BTW, can you confirm that the Metadata Adapter doesn't introduce any bandwidth limit?
This is possible, if your adapter configuration was inspired by our demo examples.
You may send us adapters.xml for a check.

[ManKeer]

Dario,

I want to know if the string compression can affect the BW, i.e., if we compress the sent message, do we decrease the required BW, or it doesn't affect the BW anymore?

[DarioCrivelli]

If I understand correctly, you would like to try this in order to have the update packets flow faster and prevent race conditions that would lead to conflation.
BTW, did you try the experiment with the <sendbuf> setting?

I confirm that compressing the values may have an effect and, in fact, in the case of your data, according to your logs, it seems quite redundant.
But perhaps, instead of compressing it, you may try to remove the redundancy at the origin.
In fact, I see many \\u003d parts in your update values.
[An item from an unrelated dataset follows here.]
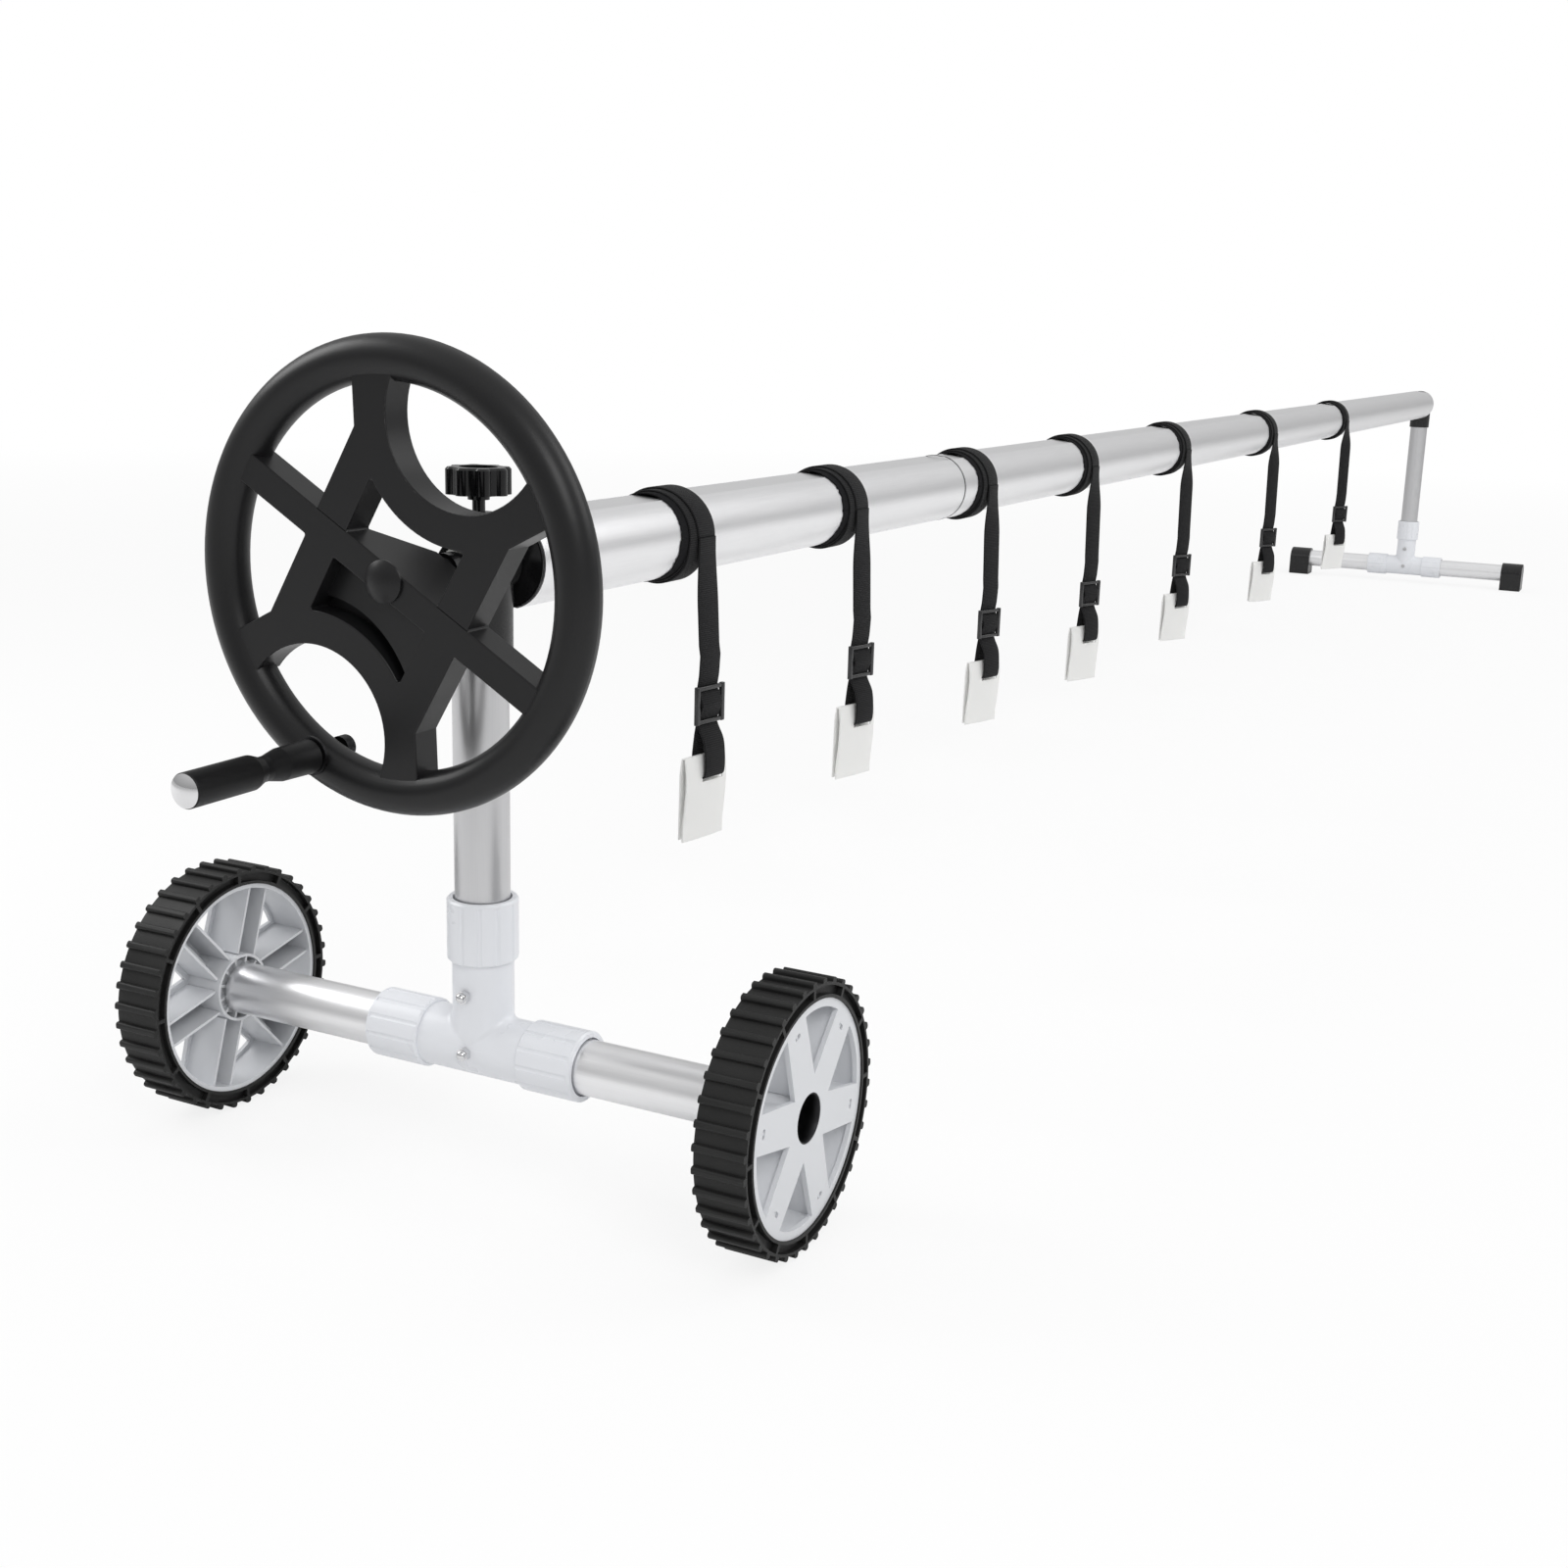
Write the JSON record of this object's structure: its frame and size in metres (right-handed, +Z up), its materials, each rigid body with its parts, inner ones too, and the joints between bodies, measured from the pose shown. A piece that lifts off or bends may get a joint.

This is a unicode representation of the = symbol.
It is not clear to me how they are quoted, but perhaps they can be quoted in a shorter way.

Lightstreamer itself uses several techinques to reduce the bandwidth needs.
If you leverage different fields to separate the various parts of your updates, then you can take advantage of the delta delivery feature, which, in many cases, reduces the size of the updates.
On the other hand, if you use the json representation and cannot leverage fields, you could take advantage of the support for sending deltas in the jsonpatch format.
For big fields of generic type, there is another kind of reduced delta, based on the "diff-match-patch" algorithm.
These jsonpatch and diff-match-patch diffs require Server version 7.3 or higher and also compliant client SDKs.
Note that they can be more or less effective depending on the form of the various updates.
For this reason, they are not applied by default, but by configuration. We can expand if needed.

Only if deltas cannot be used, there is the possibility to apply a zlib compression to the whole data in transit.
At the moment, this is not available for websockets, but only for http streaming, which, hence, should be enforced.